# quick day trip



## whyme (Apr 3, 2009)

Gave the young fella a day off school(much to his delight, but not mums!) so I could take him for a ride up bush. Here's a couple of things we found. The copperhead was my fault, hard to see with the shadows on the road doing a 110kph


----------



## kupper (Apr 3, 2009)

whyme where abouts in melb did you go? looks suspiciously like daylesford?


----------



## whyme (Apr 3, 2009)

saw heaps of dragons and frogs


----------



## kupper (Apr 3, 2009)

ok now i am starting to think gippsland


----------



## waruikazi (Apr 3, 2009)

When i was his a age i used to love having a day off and spending it with dad. just don't do it too often, school is important (yes i am a teacher).


----------



## whyme (Apr 3, 2009)

kupper said:


> whyme where abouts in melb did you go? looks suspiciously like daylesford?


 PM sent


----------



## whyme (Apr 3, 2009)

waruikazi said:


> When i was his a age i used to love having a day off and spending it with dad. just don't do it too often, school is important (yes i am a teacher).


 So is my missus. I'm still in the dog house


----------



## waruikazi (Apr 3, 2009)

whyme said:


> So is my missus. I'm still in the dog house



Haha, i think the benefits of an occasional day with dad doing man stuff far outways anything he would miss in just one day of school. Good onya, hope he turns out to be a ripper little herper.


----------



## whyme (Apr 3, 2009)

Cheers wariukazi. He's starting to show a lot of promise. School holidays now, so off we go


----------



## froggyboy86 (Apr 3, 2009)

Nice photos, especially of the Southern Leaf Green Tree Frog (Litoria nudidigitus). Were the frogs sitting out in the open during the day? I loved skipping school and heading to the bush, don't do it any more though. Rather I skip Uni and head to the bush! 

Aaron


----------



## whyme (Apr 3, 2009)

froggyboy86 said:


> Nice photos, especially of the Southern Leaf Green Tree Frog (Litoria nudidigitus). Were the frogs sitting out in the open during the day? I loved skipping school and heading to the bush, don't do it any more though. Rather I skip Uni and head to the bush!
> 
> Aaron


 We found the frogs about 9pm so it was pitch black. I thought they may have been leaf greens. I was actually looking at buying some, but with not much frog experience, i got basic gtfs instead. Awsome looking frogs though. photos dont do em justice. P.S. Stop skipping uni:lol:


----------



## cracksinthepitch (Apr 3, 2009)

So its a secret where you went? oh well i guess i'll have to keep going to Foster then. Unless of course you'd like to share the destination!!!


----------



## whyme (Apr 3, 2009)

cracksinthepitch said:


> So its a secret where you went? oh well i guess i'll have to keep going to Foster then. Unless of course you'd like to share the destination!!!
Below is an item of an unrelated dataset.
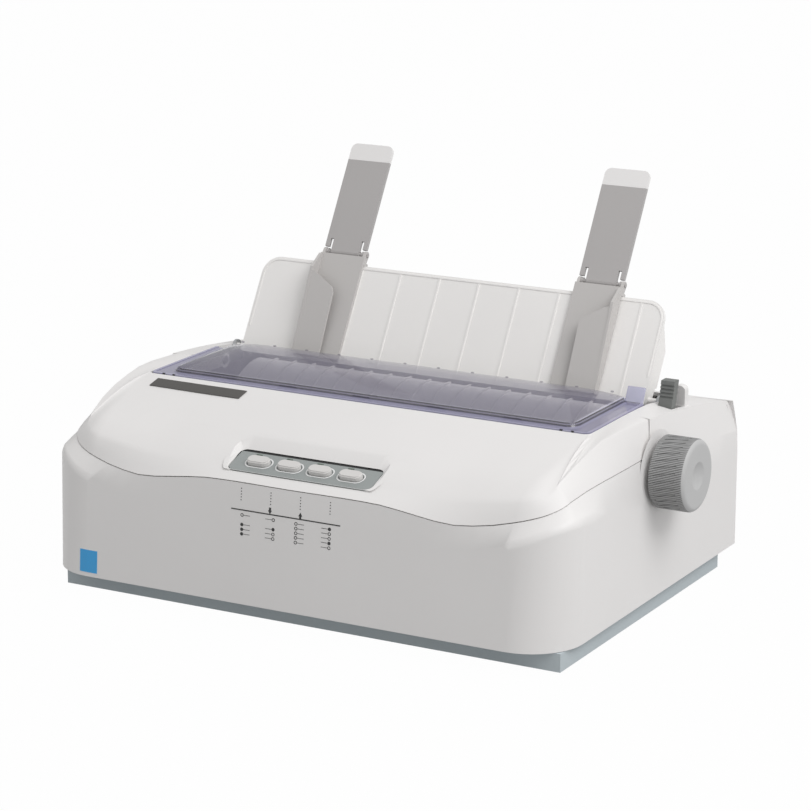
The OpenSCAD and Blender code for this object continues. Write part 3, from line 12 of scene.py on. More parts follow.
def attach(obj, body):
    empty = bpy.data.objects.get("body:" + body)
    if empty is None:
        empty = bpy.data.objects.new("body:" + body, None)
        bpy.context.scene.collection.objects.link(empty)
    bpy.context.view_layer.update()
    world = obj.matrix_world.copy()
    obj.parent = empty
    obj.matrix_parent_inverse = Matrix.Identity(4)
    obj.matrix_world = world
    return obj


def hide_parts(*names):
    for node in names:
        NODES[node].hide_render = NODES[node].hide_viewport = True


bl_info = {
    "name": "Dot matrix printer",
    "version": (1, 0, 0),
    "blender": (4, 5, 0),
    "location": "3D View > Sidebar > Printer",
    "description": "Dresses the packed printer with finishes, a window, prints and a stage",
    "category": "Object",
}

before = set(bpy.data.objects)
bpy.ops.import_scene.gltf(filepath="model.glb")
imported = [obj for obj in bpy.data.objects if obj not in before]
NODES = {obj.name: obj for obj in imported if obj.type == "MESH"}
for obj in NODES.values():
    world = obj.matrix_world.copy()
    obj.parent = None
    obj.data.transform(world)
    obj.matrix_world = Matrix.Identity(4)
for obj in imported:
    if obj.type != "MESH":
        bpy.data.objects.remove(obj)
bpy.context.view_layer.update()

# ---------------------------------------------------------------- places on the printer

# axis of the platen knob
KNOB_Y, KNOB_Z = 0.0108, 0.102
# lower edge of the control panel, its tilt and the distance between its buttons
PANEL_Y, PANEL_Z, PANEL_TILT = -0.130, 0.104, math.radians(20)
BUTTON_PITCH = 0.0237
# window: half its width, its front and rear edges, and the deck that it lies on
WINDOW_HALF, WINDOW_FRONT, WINDOW_REAR, DECK_Z = 0.1722, -0.0454, 0.042, 0.137
# how much further in the window's step lies at its sides, and the width of its raised lip
SIDE_STEP, LIP_WIDTH = 0.006, 0.0022
# middle of the rounding at each upper rear corner of the case
CORNER_X, CORNER_Y = 0.197, 0.142
# prints start as flat sheets that stand here, in front of the printer
PRINT_Y = -0.16


def srgb(red, green, blue):
    """A linear colour from the 0 to 255 values of a paint card."""
    out = []
    for value in (red, green, blue):
        c = value / 255
        out.append(c / 12.92 if c <= 0.04045 else ((c + 0.055) / 1.055) ** 2.4)
    return (*out, 1.0)


# ---------------------------------------------------------------- settings


def colour_prop(name, description, value):
    """A colour that the sidebar shows."""
    return bpy.props.FloatVectorProperty(
        name=name, description=description, subtype="COLOR", size=4,
        min=0.0, max=1.0, default=value)


def length_prop(name, description, value):
    """A length that the sidebar shows."""
    return bpy.props.FloatProperty(
        name=name, description=description, default=value, unit="LENGTH")


class PrinterFinishSettings(bpy.types.PropertyGroup):
    """Colours and grains of the printer's finishes"""

    shell: colour_prop("Shell", "Warm white of the case and covers", srgb(233, 231, 230))
    tray: colour_prop("Tray", "Blue-grey of the base tray", srgb(188, 197, 201))
    guide: colour_prop("Edge guides", "Grey of the sliding edge guides", srgb(200, 197, 195))
    arm: colour_prop("Arms", "Grey of the support arms", srgb(183, 180, 179))
    tip: colour_prop("Tips", "Pale grey of the arm tips", srgb(240, 238, 237))
    knob: colour_prop("Knob", "Grey of the platen knob", srgb(190, 190, 190))
    lever: colour_prop("Lever", "Dark grey of the release lever", srgb(118, 120, 118))
    panel: colour_prop("Panel", "Silver grey of the panel plate", srgb(160, 165, 164))
    button: colour_prop("Buttons", "Light grey of the buttons", srgb(214, 212, 210))
    window: colour_prop("Window", "Smoke tint of the window", (0.150, 0.135, 0.225, 1.0))
    grain: bpy.props.FloatProperty(
        name="Grain", description="Depth of the moulding grain", default=0.10, min=0.0, max=1.0)


class PrinterTrimSettings(bpy.types.PropertyGroup):
    """Sizes of the small trim"""

    plate_length: length_prop("Name plate length", "Length of the bare plate", 0.0737)
    plate_depth: length_prop("Name plate depth", "Depth of the bare plate", 0.011)
    ring_width: length_prop("Ring width", "Width of the printed rings round the buttons", 0.0009)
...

 Buchan and the snowy river trail. And then all the way up to Won Bon, eden etc. Won Bon tip used to be the best place for lacies. You could see 30 odd in the space of 30 mins. but they filled it in and have lockable bins now. When we spoke of holidays, my missus used to get embarrassed when I'd say we went to the tip for the day:lol: Now she justs accepts it.Buchan is about 4hrs from melbourne but well worth the trip.


----------



## brycehf (Apr 3, 2009)

Nice pics. Your boy looks like he is enjoying the sickie you gave him


----------



## adz83 (Apr 3, 2009)

great work mate,wish my old man did that wen i was young


----------



## borntobnude (Apr 4, 2009)

mi dad neva give me a da of skool but at eest i no mi redding and riting eh . now i take my children bush at every opportunity8)


----------



## Jarden (Apr 5, 2009)

borntobnude said:


> mi dad neva give me a da of skool but at eest i no mi redding and riting eh . now i take my children bush at every opportunity8)





Um are you serious?


----------